For seasoned investors, BAC is perhaps a more reasonable purchase in current macro conditions, as it’s well-priced, and still heavily backed by both Warren Buffet and Berkshire Hathaway.
Analysts were a bit discouraged by the bank’s first quarter performance, as earnings showed the bank seeing profits drop by 20.8% to $3.67 billion. Further predictions also didn’t meet analysts' expectations, with revenue closing at $17.59 billion, lower than the predicted $17.8 billion.
These aren’t the most promising figures to prove WFC's worth in the broader market, but investors are still looking to snag up Wells Fargo shares, as analysts have been increasing their price target for WFC by more than 40% this year. WFC brings a bit more volatility than other banking shares, but there’s still some potential left that investors can look to ride out.
During post-earnings, shares of Citigroup rallied by more than 13%, the biggest in the bank’s post-earnings stock gain in more than 20 years.
Analysts estimated $1.68 EPS, but Citigroup came out on top with $2.19 EPS. Revenue was also higher than estimates, with Q2 revenue surpassing the $18.22 billion expected to $19.64 billion.
The bank has shown its resilience, even as the broader market has been sinking, and investors remain bearish.

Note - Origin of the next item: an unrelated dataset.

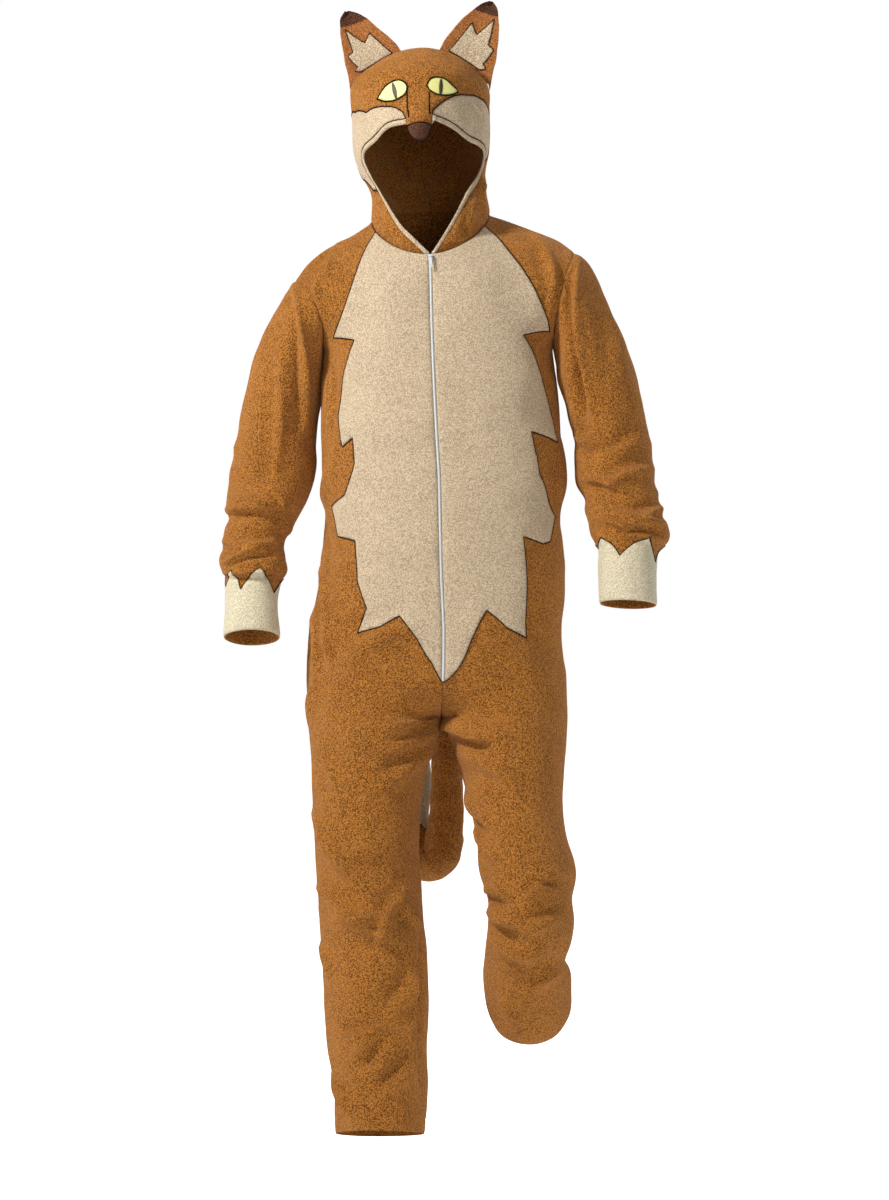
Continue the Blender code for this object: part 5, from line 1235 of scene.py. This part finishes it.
def make_ears(look):
    """Padded ears, their pale fur with a zigzag edge, and their dark tips."""
    for side in SIDES:
        for kind, sections, finish, slot in (("ear", EAR[side], "ear", "ear_fleece"),
                                             ("ear_tip", EAR_TIP[side], "dark", "dark_fleece")):
            last = len(sections["y"]) - 1
            front, rear = ear_grid(sections, last, False), ear_grid(sections, last, True)
            rings = np.concatenate((front, rear[:, ::-1]), 1)
            swell = ripple(rings, *SWELL["ear"])[..., None]
            rings = rings + swell * unit(rings - rings.mean(1, keepdims=True))
            node = kind + "_" + side
            sewn_up = closed_rings(node + "_pad", rings)
            worn(sewn_up, node, look[finish])
        make_ear_fur(side, look)


def make_ear_fur(side, look):
    """Pale fur patch on the front of an ear."""
    sections = EAR[side]
    last = len(sections["y"]) - 1
    outline = np.stack([EAR_FUR["across"], EAR_FUR["up"] * last], -1)
    outline = finer(outline * [3.0, 1.0], 0.06) / [3.0, 1.0]
    x, y = np.meshgrid(np.linspace(0.02, 0.98, 40), np.linspace(0, last, 70))
    nodes = np.stack([x.reshape(-1), y.reshape(-1)], 1)
    flat, faces = patch_net(outline, nodes[inside(nodes, outline)])
    points = ear_surface(sections, flat[:, 0], flat[:, 1], False)
    edge = ear_surface(sections, outline[:, 0], outline[:, 1], False)
    ahead = np.tile([0.0, -1.0, 0.0], (len(points), 1))
    node = "ear_fur_" + side
    piece = cloth(node + "_cloth", lifted(points, ahead, edge, FUR_PUFF), faces, PATCH_WALL, ahead)
    worn(piece, node, look["cream"])
    declare(piece, None)
    stitched(node + "_zigzag", edge, ahead[:len(edge)], look["thread"], FUR_STITCH)


def closed_rings(name, rings):
    """Closed skin through rings of points, capped at both ends."""
    count, size = rings.shape[:2]
    faces = []
    for k in range(count - 1):
        for i in range(size):
            a, b = k * size + i, k * size + (i + 1) % size
            faces.append((a, b, b + size, a + size))
    ends = np.stack([rings[0].mean(0), rings[-1].mean(0)])
    low, high = count * size, count * size + 1
    faces += [((i + 1) % size, i, low) for i in range(size)]
    top = (count - 1) * size
    faces += [(top + i, top + (i + 1) % size, high) for i in range(size)]
    made = cloth(name, np.concatenate((rings.reshape(-1, 3), ends)), faces, thick=0)
    welded(made.data)
    made.data.shade_smooth()
    return made


def welded(mesh):
    """Join coincident points and turn the faces outward."""
    work = bmesh.new()
    work.from_mesh(mesh)
    bmesh.ops.remove_doubles(work, verts=work.verts, dist=2e-5)
    bmesh.ops.recalc_face_normals(work, faces=work.faces)
    work.to_mesh(mesh)
    work.free()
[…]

It’s a scary thought to have right now, and investors are taking major risks if not recession-proofing their portfolios. Regardless of where the next few months may lead, it’s clear that banking shares could perhaps offer a safe haven if the economy suddenly turns sour.
It’s important to keep in mind that there are both good and bad sides to banking shares, no matter how well you think you may know the market. There’s increasing volatility presenting itself, which has only made it more challenging to navigate the tumultuous conditions.
Whether you’re a big supporter of banking shares or not, consider how these purchases could add value, and have the potential to grow in the long term.